* _EXERCISE DESCRIPTION_:
Everything from the line with "Write the Blender Python" through the line with "flat split ring." should be repeated exactly, both of those lines included, and nothing else.

* _EXCERPTED RECORDS_:
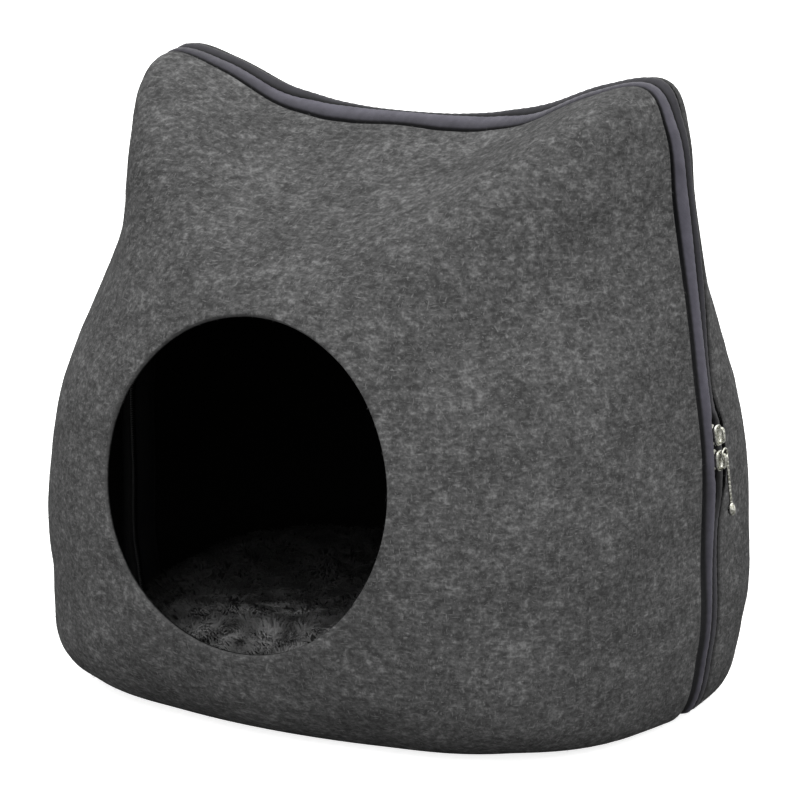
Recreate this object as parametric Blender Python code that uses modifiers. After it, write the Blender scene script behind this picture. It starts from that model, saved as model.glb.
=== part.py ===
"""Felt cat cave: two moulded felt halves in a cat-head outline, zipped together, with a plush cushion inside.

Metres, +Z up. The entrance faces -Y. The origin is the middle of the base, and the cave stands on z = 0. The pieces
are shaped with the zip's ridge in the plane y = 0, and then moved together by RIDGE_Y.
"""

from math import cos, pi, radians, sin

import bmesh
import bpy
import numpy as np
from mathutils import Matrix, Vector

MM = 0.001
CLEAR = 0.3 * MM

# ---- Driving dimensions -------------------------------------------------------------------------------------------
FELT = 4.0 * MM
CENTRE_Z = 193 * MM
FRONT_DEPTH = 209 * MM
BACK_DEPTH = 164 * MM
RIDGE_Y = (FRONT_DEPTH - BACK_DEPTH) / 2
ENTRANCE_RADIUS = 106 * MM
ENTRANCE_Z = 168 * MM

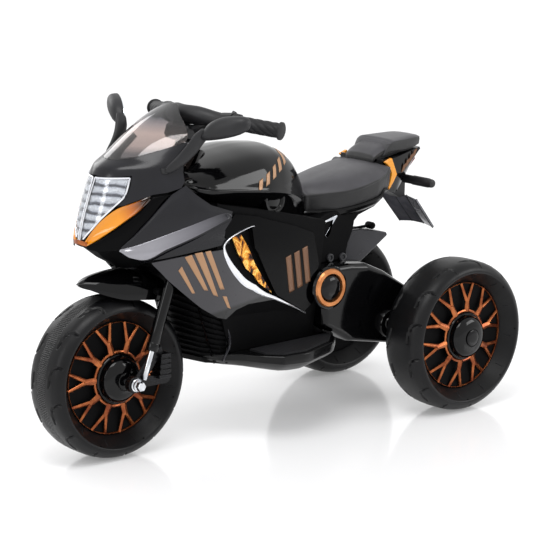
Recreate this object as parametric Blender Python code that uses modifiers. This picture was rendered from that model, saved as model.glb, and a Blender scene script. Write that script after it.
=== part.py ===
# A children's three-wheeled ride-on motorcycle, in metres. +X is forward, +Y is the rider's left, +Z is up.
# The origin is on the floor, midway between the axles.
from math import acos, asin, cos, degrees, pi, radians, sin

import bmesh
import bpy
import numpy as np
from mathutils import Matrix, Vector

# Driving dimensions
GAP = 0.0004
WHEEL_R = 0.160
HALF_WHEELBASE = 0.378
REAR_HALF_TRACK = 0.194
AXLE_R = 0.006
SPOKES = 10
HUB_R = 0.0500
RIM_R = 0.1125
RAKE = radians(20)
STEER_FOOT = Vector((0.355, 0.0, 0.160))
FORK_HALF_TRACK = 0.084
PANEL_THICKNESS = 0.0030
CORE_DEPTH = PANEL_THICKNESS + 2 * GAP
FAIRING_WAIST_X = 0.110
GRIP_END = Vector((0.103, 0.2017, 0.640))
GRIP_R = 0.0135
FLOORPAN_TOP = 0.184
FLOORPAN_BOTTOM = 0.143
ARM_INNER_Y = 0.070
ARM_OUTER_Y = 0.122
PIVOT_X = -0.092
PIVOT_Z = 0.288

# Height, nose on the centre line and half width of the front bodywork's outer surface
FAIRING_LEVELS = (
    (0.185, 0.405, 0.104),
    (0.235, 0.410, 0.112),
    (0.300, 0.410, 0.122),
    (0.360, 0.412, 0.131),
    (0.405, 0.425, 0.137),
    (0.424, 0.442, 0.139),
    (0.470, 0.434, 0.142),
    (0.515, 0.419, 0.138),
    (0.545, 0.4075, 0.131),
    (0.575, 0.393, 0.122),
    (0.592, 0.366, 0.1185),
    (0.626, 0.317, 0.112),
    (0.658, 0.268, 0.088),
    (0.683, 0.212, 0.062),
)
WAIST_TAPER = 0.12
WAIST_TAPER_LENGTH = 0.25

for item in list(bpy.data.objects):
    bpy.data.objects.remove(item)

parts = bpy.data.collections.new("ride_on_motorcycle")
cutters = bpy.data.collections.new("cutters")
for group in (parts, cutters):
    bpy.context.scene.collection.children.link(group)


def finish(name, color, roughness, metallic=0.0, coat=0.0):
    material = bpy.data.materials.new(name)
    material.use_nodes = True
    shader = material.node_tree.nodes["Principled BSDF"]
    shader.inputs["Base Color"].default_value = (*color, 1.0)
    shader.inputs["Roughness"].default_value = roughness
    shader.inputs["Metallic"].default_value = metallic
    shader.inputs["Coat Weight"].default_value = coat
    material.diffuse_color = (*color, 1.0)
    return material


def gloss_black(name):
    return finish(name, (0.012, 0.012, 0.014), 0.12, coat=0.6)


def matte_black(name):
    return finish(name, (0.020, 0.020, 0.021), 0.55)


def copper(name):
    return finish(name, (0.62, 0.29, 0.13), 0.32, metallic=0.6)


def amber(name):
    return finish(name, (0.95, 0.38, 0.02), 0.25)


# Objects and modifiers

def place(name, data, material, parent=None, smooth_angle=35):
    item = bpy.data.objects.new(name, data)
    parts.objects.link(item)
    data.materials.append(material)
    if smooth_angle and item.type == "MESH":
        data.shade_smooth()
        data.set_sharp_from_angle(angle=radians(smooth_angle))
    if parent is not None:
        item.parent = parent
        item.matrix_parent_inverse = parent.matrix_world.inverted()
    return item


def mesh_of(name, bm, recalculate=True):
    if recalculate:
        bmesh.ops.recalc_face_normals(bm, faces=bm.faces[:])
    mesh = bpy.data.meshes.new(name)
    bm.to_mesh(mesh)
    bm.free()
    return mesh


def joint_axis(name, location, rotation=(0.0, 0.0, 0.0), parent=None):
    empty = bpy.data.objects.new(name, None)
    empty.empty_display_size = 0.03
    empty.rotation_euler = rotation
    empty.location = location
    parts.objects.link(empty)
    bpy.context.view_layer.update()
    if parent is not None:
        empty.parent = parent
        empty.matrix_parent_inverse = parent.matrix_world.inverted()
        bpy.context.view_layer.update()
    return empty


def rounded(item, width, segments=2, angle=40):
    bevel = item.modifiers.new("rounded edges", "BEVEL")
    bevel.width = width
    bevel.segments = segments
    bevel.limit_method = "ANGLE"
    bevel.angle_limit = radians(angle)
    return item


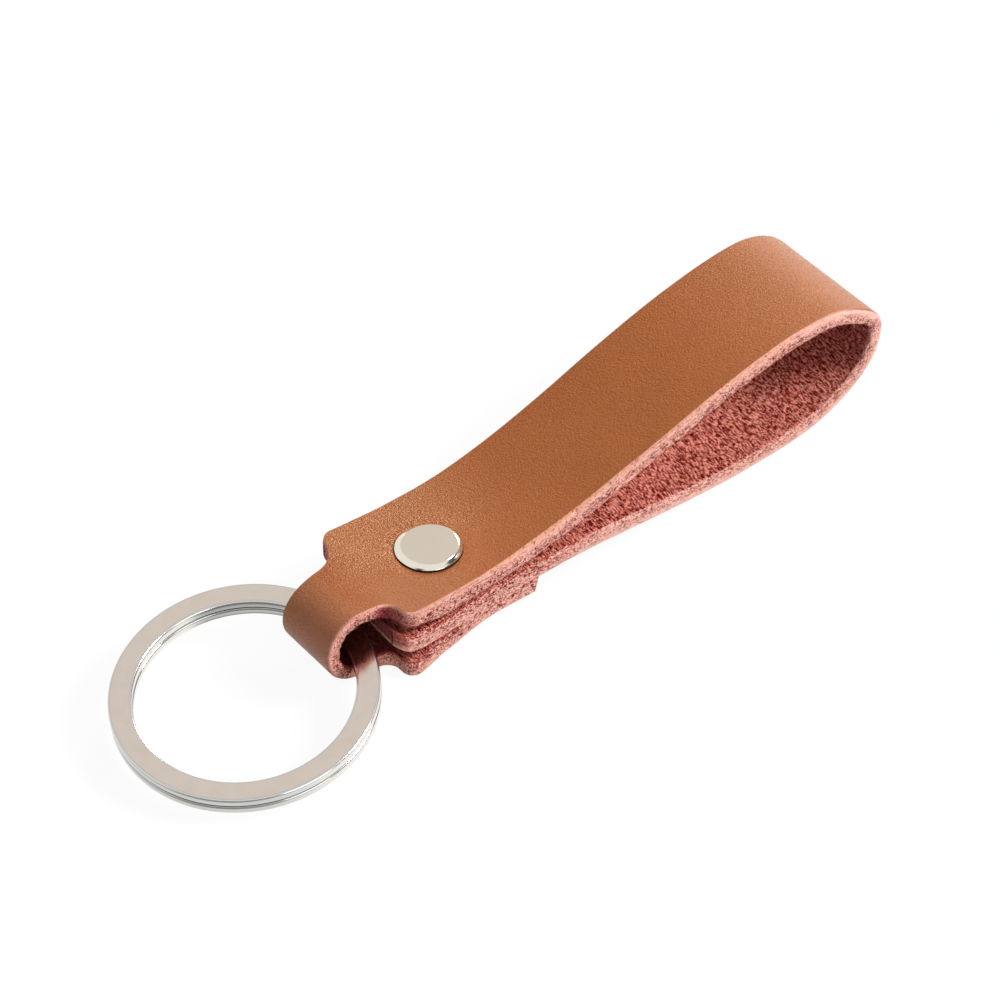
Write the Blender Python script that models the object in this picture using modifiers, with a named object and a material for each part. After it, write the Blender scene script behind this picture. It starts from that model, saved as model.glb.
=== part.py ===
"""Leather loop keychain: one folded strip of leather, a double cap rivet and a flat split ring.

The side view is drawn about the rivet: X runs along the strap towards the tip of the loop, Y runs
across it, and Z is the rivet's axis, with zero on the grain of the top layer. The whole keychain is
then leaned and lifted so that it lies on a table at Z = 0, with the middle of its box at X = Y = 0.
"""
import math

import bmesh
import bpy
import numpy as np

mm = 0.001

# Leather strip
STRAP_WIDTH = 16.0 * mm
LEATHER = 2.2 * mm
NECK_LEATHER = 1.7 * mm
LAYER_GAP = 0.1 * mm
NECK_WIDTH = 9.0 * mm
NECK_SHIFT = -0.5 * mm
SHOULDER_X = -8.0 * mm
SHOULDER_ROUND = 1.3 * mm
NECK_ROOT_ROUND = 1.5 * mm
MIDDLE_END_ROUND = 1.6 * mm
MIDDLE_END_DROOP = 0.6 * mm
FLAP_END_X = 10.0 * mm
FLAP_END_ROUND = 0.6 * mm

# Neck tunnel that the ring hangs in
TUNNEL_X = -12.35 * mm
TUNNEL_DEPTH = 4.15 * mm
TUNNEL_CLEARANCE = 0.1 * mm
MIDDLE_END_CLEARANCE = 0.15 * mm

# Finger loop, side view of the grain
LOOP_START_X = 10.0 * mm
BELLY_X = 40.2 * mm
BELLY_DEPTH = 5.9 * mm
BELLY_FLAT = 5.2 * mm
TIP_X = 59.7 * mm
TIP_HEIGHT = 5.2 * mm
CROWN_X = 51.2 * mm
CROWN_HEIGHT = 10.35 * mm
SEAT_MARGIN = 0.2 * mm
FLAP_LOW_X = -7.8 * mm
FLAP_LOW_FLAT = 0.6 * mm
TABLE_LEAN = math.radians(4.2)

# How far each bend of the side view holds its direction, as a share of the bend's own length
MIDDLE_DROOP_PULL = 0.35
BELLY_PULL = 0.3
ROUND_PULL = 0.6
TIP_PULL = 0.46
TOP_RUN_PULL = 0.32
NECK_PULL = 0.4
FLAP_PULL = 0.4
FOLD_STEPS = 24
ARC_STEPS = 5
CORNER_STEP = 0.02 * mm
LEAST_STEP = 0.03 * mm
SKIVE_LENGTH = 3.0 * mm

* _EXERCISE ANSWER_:
Write the Blender Python script that models the object in this picture using modifiers, with a named object and a material for each part. After it, write the Blender scene script behind this picture. It starts from that model, saved as model.glb.
=== part.py ===
"""Leather loop keychain: one folded strip of leather, a double cap rivet and a flat split ring.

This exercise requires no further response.